═════ SOURCE RECORDS ═════

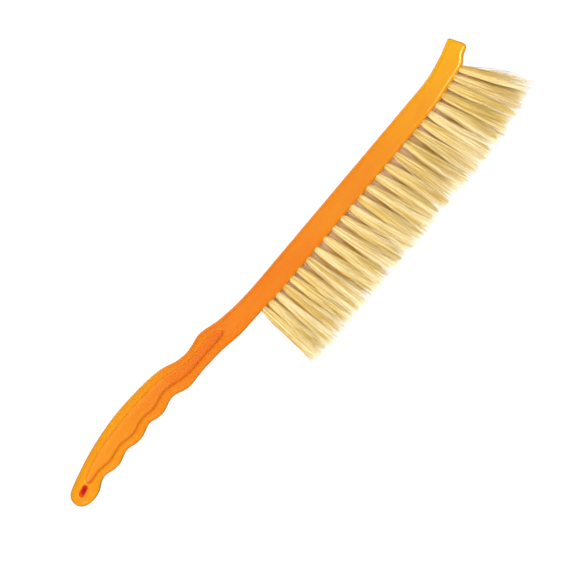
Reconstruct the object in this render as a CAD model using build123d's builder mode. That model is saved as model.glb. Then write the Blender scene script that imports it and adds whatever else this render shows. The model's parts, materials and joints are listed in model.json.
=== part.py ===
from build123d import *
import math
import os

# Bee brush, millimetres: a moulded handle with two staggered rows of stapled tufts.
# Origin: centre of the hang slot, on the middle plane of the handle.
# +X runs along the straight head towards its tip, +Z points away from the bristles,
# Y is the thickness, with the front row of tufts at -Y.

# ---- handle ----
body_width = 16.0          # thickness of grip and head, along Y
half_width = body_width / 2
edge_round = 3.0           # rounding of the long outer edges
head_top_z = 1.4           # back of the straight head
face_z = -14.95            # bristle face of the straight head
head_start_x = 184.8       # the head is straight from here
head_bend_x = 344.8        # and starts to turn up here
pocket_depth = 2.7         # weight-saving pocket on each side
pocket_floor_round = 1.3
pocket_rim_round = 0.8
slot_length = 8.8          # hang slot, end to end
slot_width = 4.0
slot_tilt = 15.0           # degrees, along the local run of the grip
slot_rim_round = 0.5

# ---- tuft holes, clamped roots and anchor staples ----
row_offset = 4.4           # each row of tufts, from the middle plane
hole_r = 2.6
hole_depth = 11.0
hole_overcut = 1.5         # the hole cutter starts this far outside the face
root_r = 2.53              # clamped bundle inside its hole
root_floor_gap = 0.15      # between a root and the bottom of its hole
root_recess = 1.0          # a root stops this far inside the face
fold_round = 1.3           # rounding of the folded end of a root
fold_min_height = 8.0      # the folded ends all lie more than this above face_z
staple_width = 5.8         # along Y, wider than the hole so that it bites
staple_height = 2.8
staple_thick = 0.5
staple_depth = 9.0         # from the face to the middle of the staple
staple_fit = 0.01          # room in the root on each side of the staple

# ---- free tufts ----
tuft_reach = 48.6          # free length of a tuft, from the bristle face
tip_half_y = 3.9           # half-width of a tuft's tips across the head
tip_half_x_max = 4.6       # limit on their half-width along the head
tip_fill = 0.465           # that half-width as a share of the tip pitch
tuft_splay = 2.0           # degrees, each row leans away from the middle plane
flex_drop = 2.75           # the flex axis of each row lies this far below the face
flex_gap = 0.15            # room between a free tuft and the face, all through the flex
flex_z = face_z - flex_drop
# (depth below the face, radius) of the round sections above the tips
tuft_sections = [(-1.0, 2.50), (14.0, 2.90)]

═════
═════ SOURCE RECORDS ═════

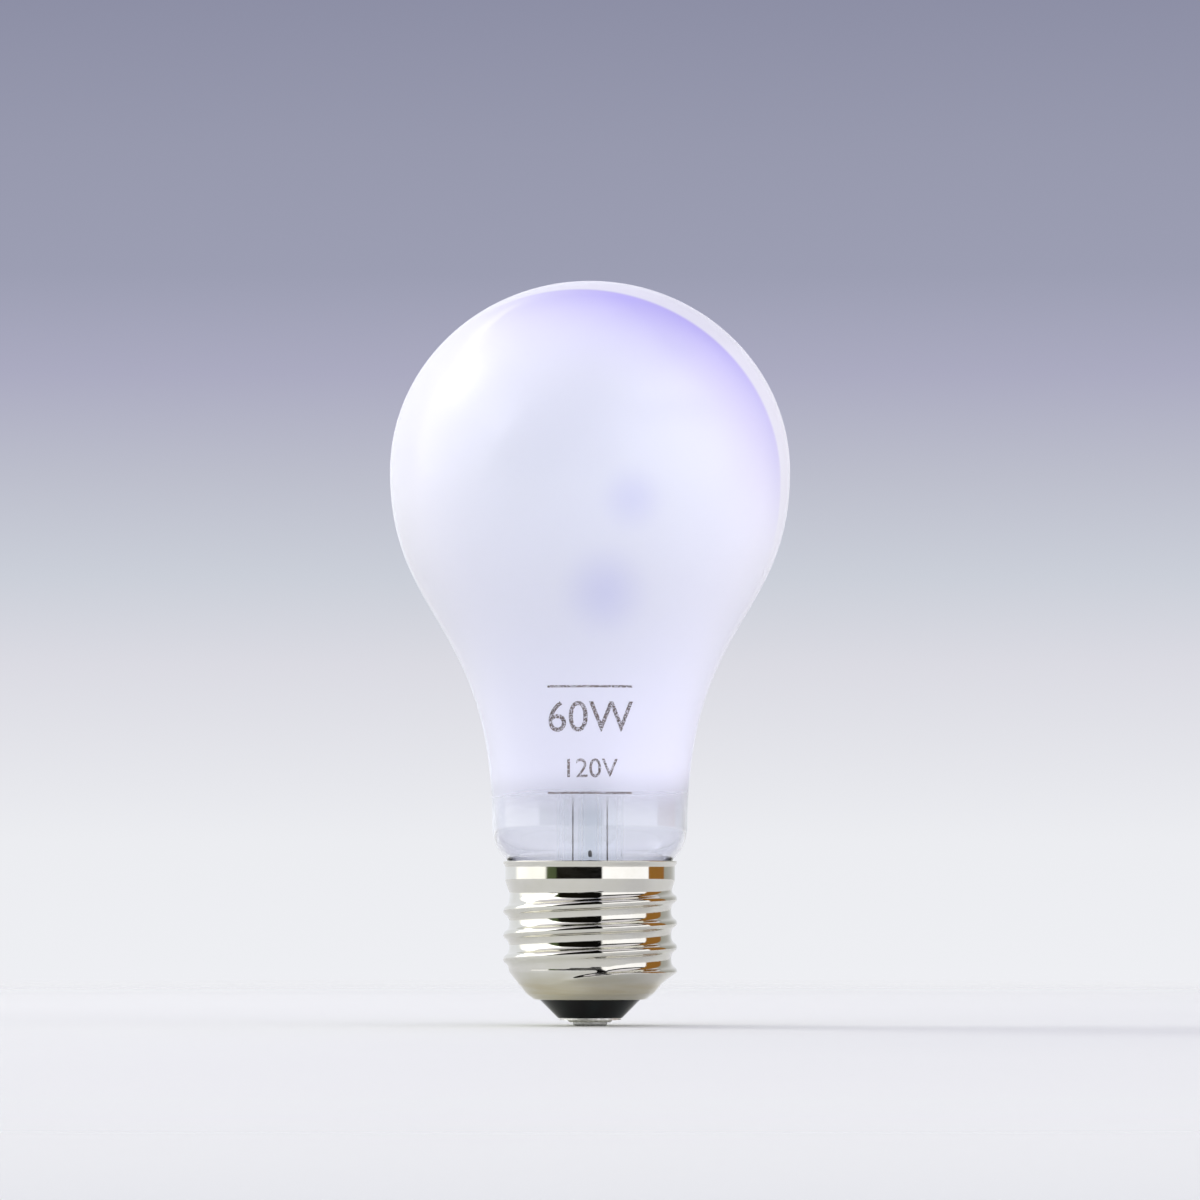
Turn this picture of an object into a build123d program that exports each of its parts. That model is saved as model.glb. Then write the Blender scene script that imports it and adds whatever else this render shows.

═════

• GOAL:
Only the lines from the one holding "Reconstruct the object" through the one holding "# Y is the thickness, with" are wanted; retype them exactly.

• COMPLETED EXERCISE:
Reconstruct the object in this render as a CAD model using build123d's builder mode. That model is saved as model.glb. Then write the Blender scene script that imports it and adds whatever else this render shows. The model's parts, materials and joints are listed in model.json.
=== part.py ===
from build123d import *
import math
import os

# Bee brush, millimetres: a moulded handle with two staggered rows of stapled tufts.
# Origin: centre of the hang slot, on the middle plane of the handle.
# +X runs along the straight head towards its tip, +Z points away from the bristles,
# Y is the thickness, with the front row of tufts at -Y.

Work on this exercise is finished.